═══ DATA EXTRACT
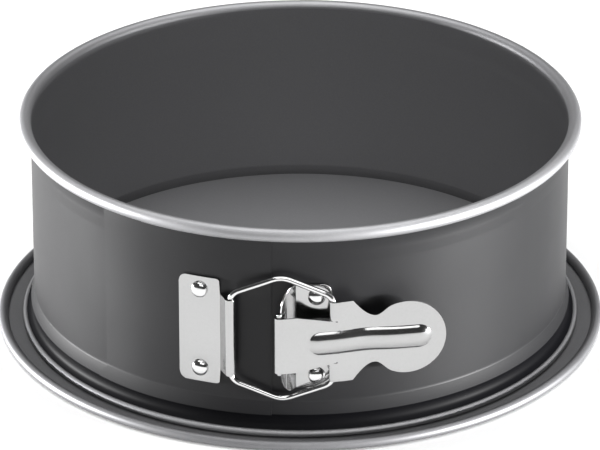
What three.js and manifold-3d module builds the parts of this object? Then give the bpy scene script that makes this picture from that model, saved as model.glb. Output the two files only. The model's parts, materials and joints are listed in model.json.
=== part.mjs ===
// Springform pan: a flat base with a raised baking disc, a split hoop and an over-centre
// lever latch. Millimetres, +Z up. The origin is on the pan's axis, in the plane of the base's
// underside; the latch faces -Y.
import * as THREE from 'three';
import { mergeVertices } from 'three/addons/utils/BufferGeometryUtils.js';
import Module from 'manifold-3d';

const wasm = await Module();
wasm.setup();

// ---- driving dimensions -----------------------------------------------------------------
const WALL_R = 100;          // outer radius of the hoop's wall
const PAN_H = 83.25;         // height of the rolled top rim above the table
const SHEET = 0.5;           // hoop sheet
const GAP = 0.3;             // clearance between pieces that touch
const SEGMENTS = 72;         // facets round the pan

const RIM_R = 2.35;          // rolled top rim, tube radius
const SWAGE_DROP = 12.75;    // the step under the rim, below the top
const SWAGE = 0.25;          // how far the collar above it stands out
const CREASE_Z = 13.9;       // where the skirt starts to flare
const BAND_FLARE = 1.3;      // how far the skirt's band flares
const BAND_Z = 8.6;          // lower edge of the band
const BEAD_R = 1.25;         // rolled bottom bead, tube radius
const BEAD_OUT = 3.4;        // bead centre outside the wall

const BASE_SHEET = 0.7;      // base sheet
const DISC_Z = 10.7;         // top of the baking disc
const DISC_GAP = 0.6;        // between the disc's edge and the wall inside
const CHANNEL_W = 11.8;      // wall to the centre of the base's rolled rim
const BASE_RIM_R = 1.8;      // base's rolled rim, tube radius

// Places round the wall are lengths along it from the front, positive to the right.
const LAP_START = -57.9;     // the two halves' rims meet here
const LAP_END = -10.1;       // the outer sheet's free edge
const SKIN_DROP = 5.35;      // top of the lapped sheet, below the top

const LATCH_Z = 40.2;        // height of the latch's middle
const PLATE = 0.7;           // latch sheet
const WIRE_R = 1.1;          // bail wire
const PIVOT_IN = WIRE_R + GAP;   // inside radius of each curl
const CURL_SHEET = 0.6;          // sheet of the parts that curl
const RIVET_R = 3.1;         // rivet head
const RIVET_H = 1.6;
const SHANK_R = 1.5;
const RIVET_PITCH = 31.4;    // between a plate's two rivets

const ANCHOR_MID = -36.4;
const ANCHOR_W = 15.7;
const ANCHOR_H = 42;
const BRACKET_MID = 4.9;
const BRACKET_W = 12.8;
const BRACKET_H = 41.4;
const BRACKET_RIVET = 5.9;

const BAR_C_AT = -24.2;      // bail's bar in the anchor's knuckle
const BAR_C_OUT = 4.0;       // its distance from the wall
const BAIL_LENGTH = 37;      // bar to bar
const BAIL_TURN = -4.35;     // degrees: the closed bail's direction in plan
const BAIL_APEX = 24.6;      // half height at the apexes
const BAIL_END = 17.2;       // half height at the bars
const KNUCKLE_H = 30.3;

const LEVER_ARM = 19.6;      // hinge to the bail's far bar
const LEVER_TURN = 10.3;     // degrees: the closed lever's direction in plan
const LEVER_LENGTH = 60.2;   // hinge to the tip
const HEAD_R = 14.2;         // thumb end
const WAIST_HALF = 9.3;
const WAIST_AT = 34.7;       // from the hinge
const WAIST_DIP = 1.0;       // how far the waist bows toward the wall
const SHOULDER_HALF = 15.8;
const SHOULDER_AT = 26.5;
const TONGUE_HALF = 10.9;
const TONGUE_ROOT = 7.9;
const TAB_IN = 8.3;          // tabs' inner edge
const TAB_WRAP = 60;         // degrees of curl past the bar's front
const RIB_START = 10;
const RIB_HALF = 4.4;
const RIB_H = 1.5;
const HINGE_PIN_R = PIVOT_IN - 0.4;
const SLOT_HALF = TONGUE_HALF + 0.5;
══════
__EXERCISE__: Repeat the material above in full, exactly as it stands.

__RESULT FOR THIS TASK__:
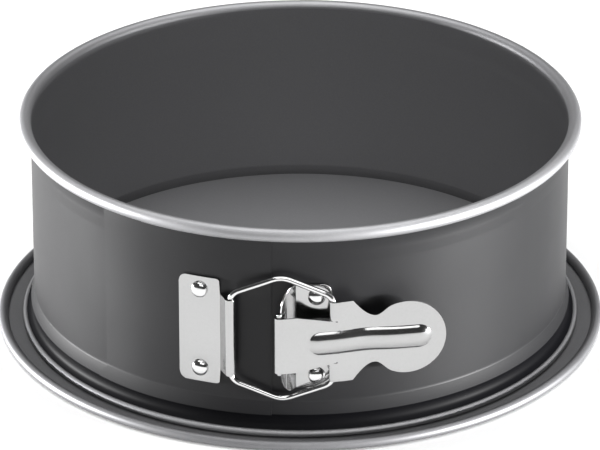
What three.js and manifold-3d module builds the parts of this object? Then give the bpy scene script that makes this picture from that model, saved as model.glb. Output the two files only. The model's parts, materials and joints are listed in model.json.
=== part.mjs ===
// Springform pan: a flat base with a raised baking disc, a split hoop and an over-centre
// lever latch. Millimetres, +Z up. The origin is on the pan's axis, in the plane of the base's
// underside; the latch faces -Y.
import * as THREE from 'three';
import { mergeVertices } from 'three/addons/utils/BufferGeometryUtils.js';
import Module from 'manifold-3d';

const wasm = await Module();
wasm.setup();

// ---- driving dimensions -----------------------------------------------------------------
const WALL_R = 100;          // outer radius of the hoop's wall
const PAN_H = 83.25;         // height of the rolled top rim above the table
const SHEET = 0.5;           // hoop sheet
const GAP = 0.3;             // clearance between pieces that touch
const SEGMENTS = 72;         // facets round the pan

const RIM_R = 2.35;          // rolled top rim, tube radius
const SWAGE_DROP = 12.75;    // the step under the rim, below the top
const SWAGE = 0.25;          // how far the collar above it stands out
const CREASE_Z = 13.9;       // where the skirt starts to flare
const BAND_FLARE = 1.3;      // how far the skirt's band flares
const BAND_Z = 8.6;          // lower edge of the band
const BEAD_R = 1.25;         // rolled bottom bead, tube radius
const BEAD_OUT = 3.4;        // bead centre outside the wall

const BASE_SHEET = 0.7;      // base sheet
const DISC_Z = 10.7;         // top of the baking disc
const DISC_GAP = 0.6;        // between the disc's edge and the wall inside
const CHANNEL_W = 11.8;      // wall to the centre of the base's rolled rim
const BASE_RIM_R = 1.8;      // base's rolled rim, tube radius

// Places round the wall are lengths along it from the front, positive to the right.
const LAP_START = -57.9;     // the two halves' rims meet here
const LAP_END = -10.1;       // the outer sheet's free edge
const SKIN_DROP = 5.35;      // top of the lapped sheet, below the top

const LATCH_Z = 40.2;        // height of the latch's middle
const PLATE = 0.7;           // latch sheet
const WIRE_R = 1.1;          // bail wire
const PIVOT_IN = WIRE_R + GAP;   // inside radius of each curl
const CURL_SHEET = 0.6;          // sheet of the parts that curl
const RIVET_R = 3.1;         // rivet head
const RIVET_H = 1.6;
const SHANK_R = 1.5;
const RIVET_PITCH = 31.4;    // between a plate's two rivets

const ANCHOR_MID = -36.4;
const ANCHOR_W = 15.7;
const ANCHOR_H = 42;
const BRACKET_MID = 4.9;
const BRACKET_W = 12.8;
const BRACKET_H = 41.4;
const BRACKET_RIVET = 5.9;

const BAR_C_AT = -24.2;      // bail's bar in the anchor's knuckle
const BAR_C_OUT = 4.0;       // its distance from the wall
const BAIL_LENGTH = 37;      // bar to bar
const BAIL_TURN = -4.35;     // degrees: the closed bail's direction in plan
const BAIL_APEX = 24.6;      // half height at the apexes
const BAIL_END = 17.2;       // half height at the bars
const KNUCKLE_H = 30.3;

const LEVER_ARM = 19.6;      // hinge to the bail's far bar
const LEVER_TURN = 10.3;     // degrees: the closed lever's direction in plan
const LEVER_LENGTH = 60.2;   // hinge to the tip
const HEAD_R = 14.2;         // thumb end
const WAIST_HALF = 9.3;
const WAIST_AT = 34.7;       // from the hinge
const WAIST_DIP = 1.0;       // how far the waist bows toward the wall
const SHOULDER_HALF = 15.8;
const SHOULDER_AT = 26.5;
const TONGUE_HALF = 10.9;
const TONGUE_ROOT = 7.9;
const TAB_IN = 8.3;          // tabs' inner edge
const TAB_WRAP = 60;         // degrees of curl past the bar's front
const RIB_START = 10;
const RIB_HALF = 4.4;
const RIB_H = 1.5;
const HINGE_PIN_R = PIVOT_IN - 0.4;
const SLOT_HALF = TONGUE_HALF + 0.5;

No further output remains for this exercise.